Beginning with the first line of the data below, extract each line up to and including the one containing "# Materials". Copy them exactly and add nothing.

DATA LISTING.
----------
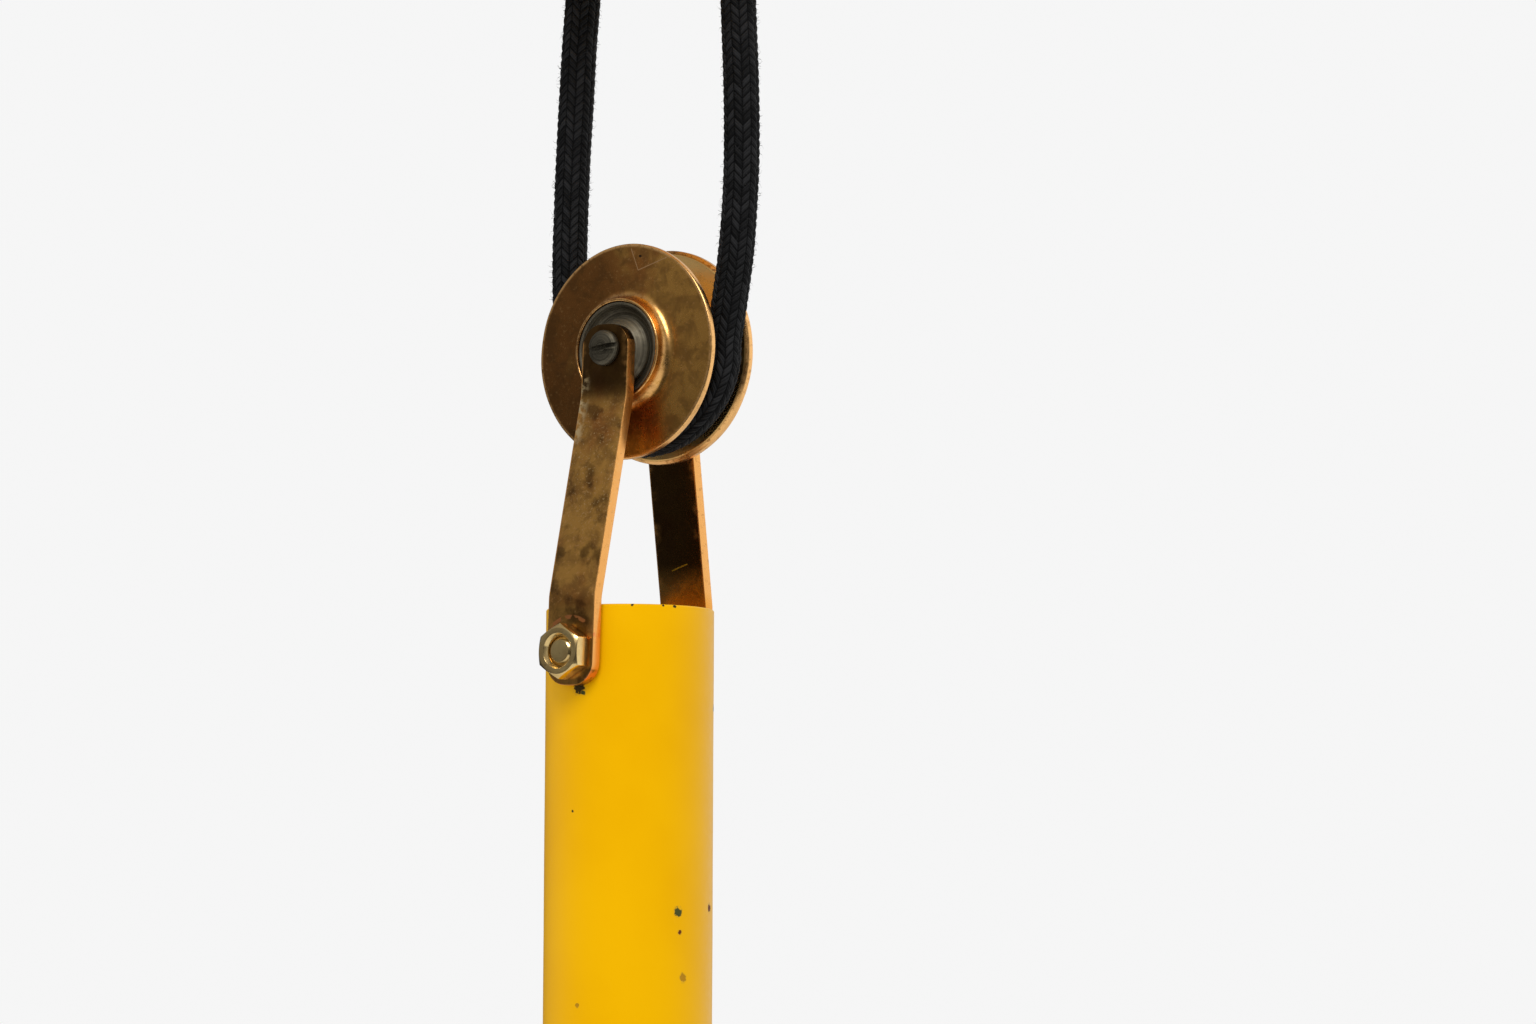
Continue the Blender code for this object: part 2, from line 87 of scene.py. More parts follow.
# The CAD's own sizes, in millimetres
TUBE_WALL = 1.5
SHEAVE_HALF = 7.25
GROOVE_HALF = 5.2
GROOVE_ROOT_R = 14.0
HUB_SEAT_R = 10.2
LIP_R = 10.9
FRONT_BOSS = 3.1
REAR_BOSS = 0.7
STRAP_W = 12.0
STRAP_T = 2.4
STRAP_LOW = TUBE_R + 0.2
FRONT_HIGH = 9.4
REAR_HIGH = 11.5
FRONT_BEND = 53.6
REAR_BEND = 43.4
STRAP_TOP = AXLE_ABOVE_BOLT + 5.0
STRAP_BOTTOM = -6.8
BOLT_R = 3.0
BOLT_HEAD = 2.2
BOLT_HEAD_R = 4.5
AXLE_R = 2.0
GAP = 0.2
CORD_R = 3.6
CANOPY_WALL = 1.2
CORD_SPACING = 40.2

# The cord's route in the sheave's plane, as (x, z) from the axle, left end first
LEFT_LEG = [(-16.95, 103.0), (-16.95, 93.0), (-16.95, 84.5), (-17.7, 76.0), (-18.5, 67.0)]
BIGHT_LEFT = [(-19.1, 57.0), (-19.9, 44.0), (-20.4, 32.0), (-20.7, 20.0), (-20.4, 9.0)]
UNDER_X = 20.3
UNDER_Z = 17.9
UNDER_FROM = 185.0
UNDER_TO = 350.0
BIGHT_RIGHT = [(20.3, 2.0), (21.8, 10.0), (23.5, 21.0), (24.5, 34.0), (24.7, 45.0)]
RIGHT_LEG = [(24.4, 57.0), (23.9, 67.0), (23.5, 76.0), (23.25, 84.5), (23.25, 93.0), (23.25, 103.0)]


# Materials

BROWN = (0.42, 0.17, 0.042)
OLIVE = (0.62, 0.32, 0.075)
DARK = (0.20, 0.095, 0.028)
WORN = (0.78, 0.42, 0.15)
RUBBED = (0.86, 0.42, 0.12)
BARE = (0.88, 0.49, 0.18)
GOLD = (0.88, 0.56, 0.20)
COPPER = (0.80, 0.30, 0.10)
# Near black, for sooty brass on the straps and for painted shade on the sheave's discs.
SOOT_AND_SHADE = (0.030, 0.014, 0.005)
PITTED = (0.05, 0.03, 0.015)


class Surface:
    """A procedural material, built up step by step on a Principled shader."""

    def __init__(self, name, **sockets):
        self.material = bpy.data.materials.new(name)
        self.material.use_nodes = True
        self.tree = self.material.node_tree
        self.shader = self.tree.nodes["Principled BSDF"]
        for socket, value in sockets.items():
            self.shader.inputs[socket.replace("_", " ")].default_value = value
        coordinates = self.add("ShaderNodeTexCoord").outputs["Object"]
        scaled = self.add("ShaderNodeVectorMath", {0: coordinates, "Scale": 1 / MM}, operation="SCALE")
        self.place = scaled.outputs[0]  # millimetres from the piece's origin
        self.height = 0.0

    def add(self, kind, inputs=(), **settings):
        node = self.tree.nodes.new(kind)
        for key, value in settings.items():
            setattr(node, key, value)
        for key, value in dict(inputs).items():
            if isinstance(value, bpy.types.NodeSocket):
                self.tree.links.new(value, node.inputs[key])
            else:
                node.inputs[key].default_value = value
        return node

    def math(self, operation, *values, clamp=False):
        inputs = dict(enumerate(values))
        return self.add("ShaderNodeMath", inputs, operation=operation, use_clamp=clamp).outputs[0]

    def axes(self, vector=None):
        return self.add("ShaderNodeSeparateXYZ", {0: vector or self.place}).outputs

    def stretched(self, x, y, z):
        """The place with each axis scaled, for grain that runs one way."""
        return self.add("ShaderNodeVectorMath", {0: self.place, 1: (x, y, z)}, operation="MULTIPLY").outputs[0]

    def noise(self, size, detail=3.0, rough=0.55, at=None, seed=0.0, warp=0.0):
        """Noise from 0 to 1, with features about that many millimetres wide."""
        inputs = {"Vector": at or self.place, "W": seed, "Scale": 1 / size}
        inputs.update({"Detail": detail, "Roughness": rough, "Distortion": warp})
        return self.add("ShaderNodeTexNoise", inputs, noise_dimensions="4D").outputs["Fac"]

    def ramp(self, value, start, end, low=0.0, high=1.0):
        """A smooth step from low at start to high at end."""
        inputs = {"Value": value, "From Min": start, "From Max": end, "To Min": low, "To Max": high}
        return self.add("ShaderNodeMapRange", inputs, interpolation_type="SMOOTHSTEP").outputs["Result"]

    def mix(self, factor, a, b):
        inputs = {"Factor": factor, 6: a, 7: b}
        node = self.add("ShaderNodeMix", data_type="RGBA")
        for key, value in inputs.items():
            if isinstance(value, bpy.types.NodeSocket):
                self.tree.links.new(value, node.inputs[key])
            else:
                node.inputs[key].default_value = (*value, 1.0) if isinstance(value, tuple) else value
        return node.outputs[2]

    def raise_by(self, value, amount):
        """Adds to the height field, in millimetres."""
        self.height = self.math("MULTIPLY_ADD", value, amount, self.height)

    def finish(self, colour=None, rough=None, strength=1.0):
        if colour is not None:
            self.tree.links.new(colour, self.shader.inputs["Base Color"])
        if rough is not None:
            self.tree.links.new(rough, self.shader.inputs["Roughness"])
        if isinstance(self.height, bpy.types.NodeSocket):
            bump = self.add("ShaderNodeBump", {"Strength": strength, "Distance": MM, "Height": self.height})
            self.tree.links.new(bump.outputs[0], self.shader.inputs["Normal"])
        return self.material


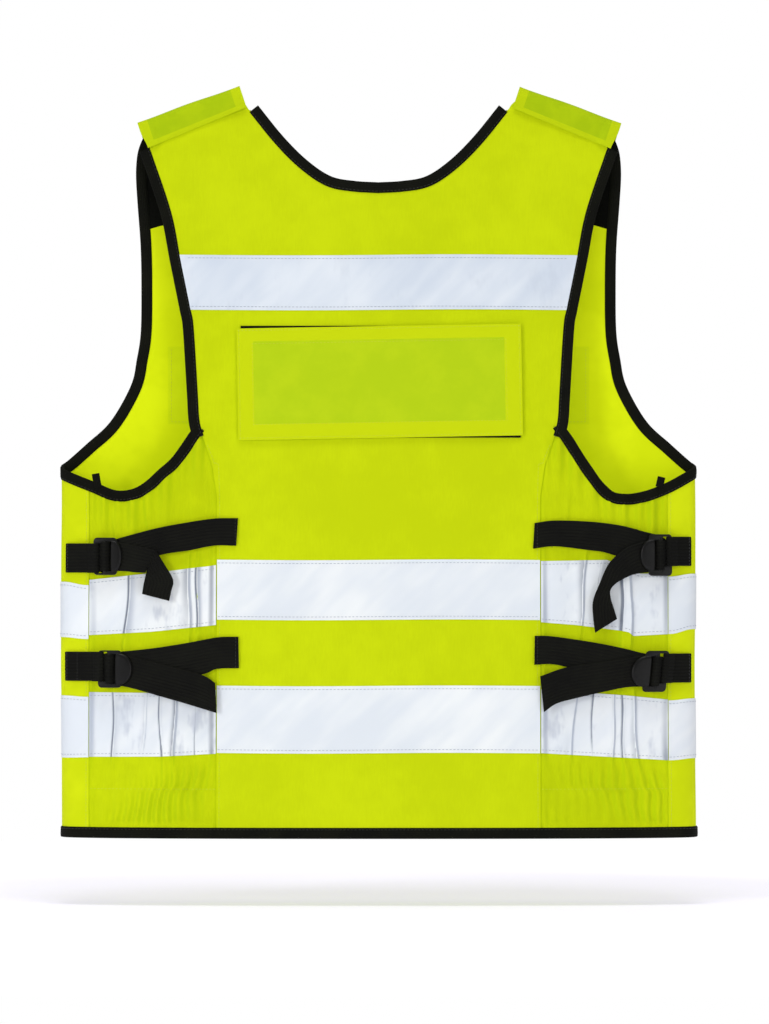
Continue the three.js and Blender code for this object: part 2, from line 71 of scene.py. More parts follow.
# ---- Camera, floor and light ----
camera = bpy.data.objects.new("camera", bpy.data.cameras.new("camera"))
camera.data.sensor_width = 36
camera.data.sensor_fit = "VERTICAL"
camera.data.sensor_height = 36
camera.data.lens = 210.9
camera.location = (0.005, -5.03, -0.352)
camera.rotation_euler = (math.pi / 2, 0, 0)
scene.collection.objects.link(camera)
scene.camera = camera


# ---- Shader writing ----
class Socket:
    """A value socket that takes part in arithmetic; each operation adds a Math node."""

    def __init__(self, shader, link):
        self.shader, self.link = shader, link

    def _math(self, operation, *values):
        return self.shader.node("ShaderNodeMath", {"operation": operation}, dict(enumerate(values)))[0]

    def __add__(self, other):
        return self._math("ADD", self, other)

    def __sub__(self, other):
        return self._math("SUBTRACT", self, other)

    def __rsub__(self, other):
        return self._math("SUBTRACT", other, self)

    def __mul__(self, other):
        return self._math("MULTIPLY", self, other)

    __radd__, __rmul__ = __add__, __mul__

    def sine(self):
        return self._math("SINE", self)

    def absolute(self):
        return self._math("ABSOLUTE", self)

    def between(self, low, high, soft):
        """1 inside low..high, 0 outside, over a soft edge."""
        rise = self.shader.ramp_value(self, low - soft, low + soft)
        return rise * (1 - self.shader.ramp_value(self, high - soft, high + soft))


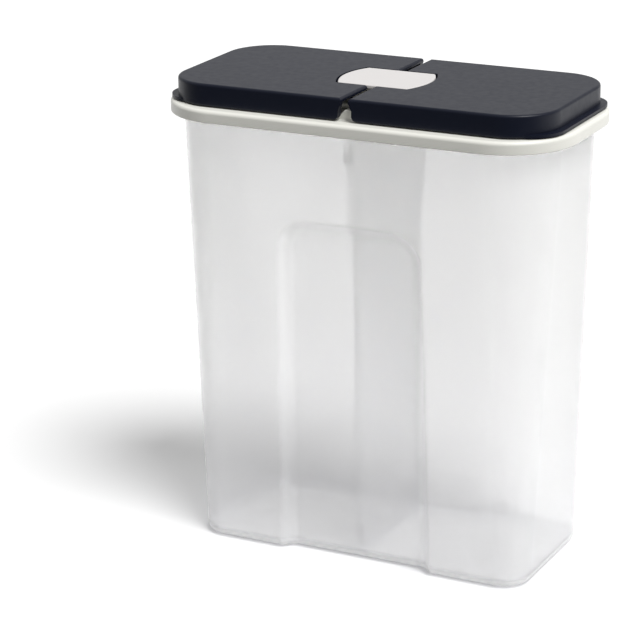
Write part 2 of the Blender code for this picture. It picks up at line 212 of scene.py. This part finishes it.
----------
ANSWER BELOW.
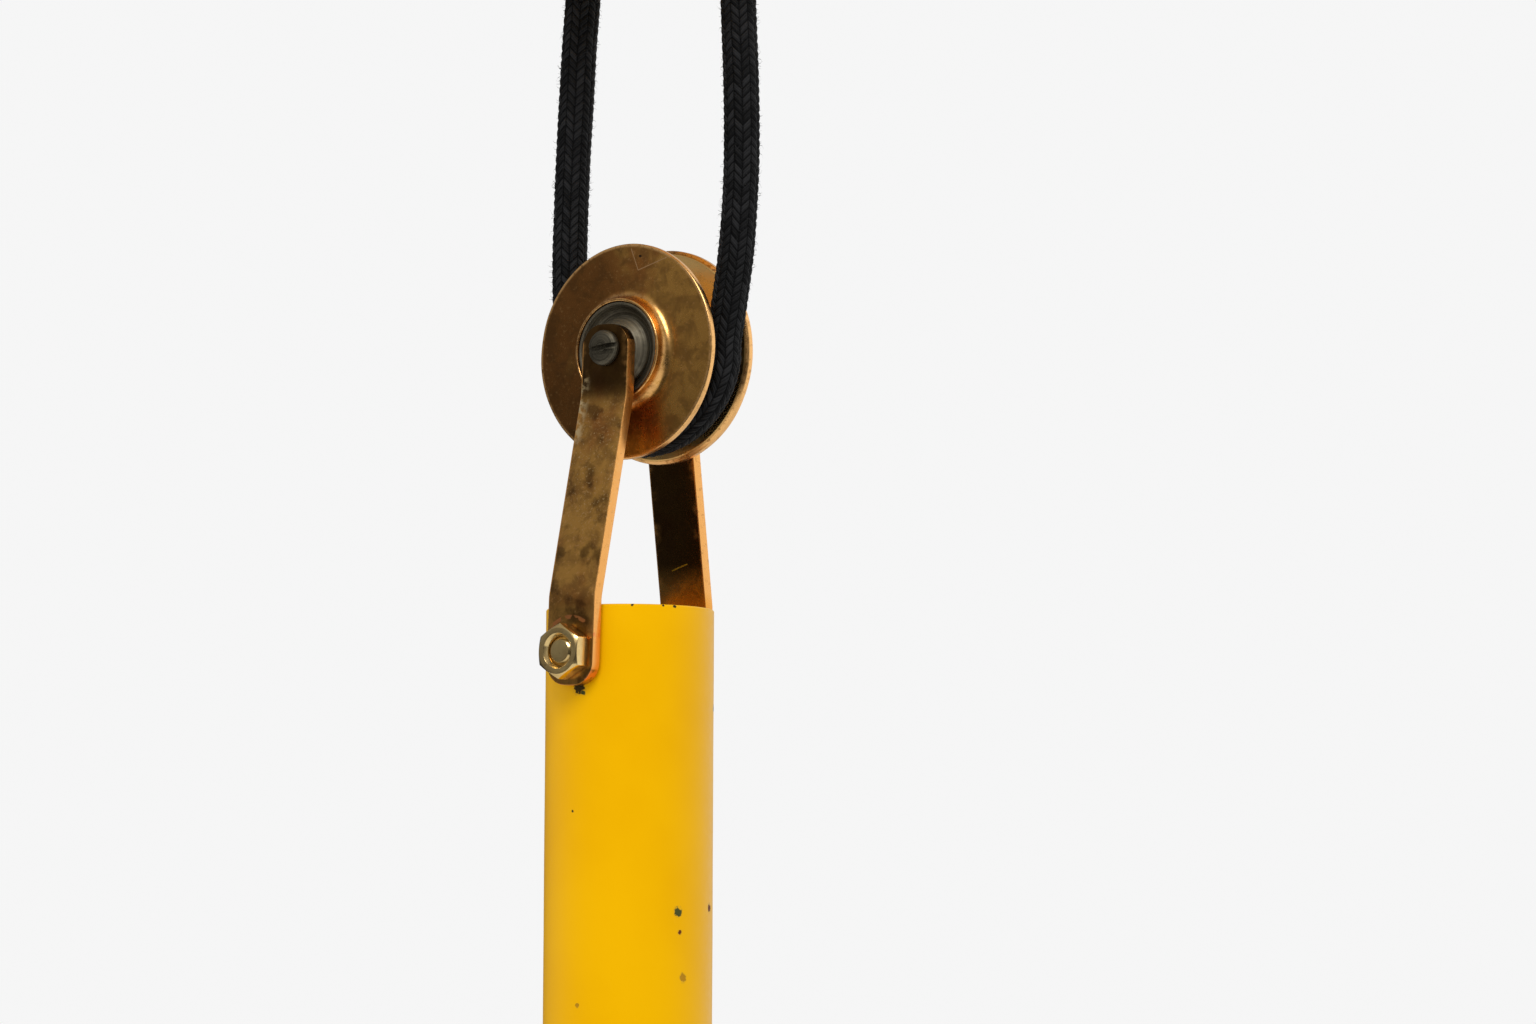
Continue the Blender code for this object: part 2, from line 87 of scene.py. More parts follow.
# The CAD's own sizes, in millimetres
TUBE_WALL = 1.5
SHEAVE_HALF = 7.25
GROOVE_HALF = 5.2
GROOVE_ROOT_R = 14.0
HUB_SEAT_R = 10.2
LIP_R = 10.9
FRONT_BOSS = 3.1
REAR_BOSS = 0.7
STRAP_W = 12.0
STRAP_T = 2.4
STRAP_LOW = TUBE_R + 0.2
FRONT_HIGH = 9.4
REAR_HIGH = 11.5
FRONT_BEND = 53.6
REAR_BEND = 43.4
STRAP_TOP = AXLE_ABOVE_BOLT + 5.0
STRAP_BOTTOM = -6.8
BOLT_R = 3.0
BOLT_HEAD = 2.2
BOLT_HEAD_R = 4.5
AXLE_R = 2.0
GAP = 0.2
CORD_R = 3.6
CANOPY_WALL = 1.2
CORD_SPACING = 40.2

# The cord's route in the sheave's plane, as (x, z) from the axle, left end first
LEFT_LEG = [(-16.95, 103.0), (-16.95, 93.0), (-16.95, 84.5), (-17.7, 76.0), (-18.5, 67.0)]
BIGHT_LEFT = [(-19.1, 57.0), (-19.9, 44.0), (-20.4, 32.0), (-20.7, 20.0), (-20.4, 9.0)]
UNDER_X = 20.3
UNDER_Z = 17.9
UNDER_FROM = 185.0
UNDER_TO = 350.0
BIGHT_RIGHT = [(20.3, 2.0), (21.8, 10.0), (23.5, 21.0), (24.5, 34.0), (24.7, 45.0)]
RIGHT_LEG = [(24.4, 57.0), (23.9, 67.0), (23.5, 76.0), (23.25, 84.5), (23.25, 93.0), (23.25, 103.0)]


# Materials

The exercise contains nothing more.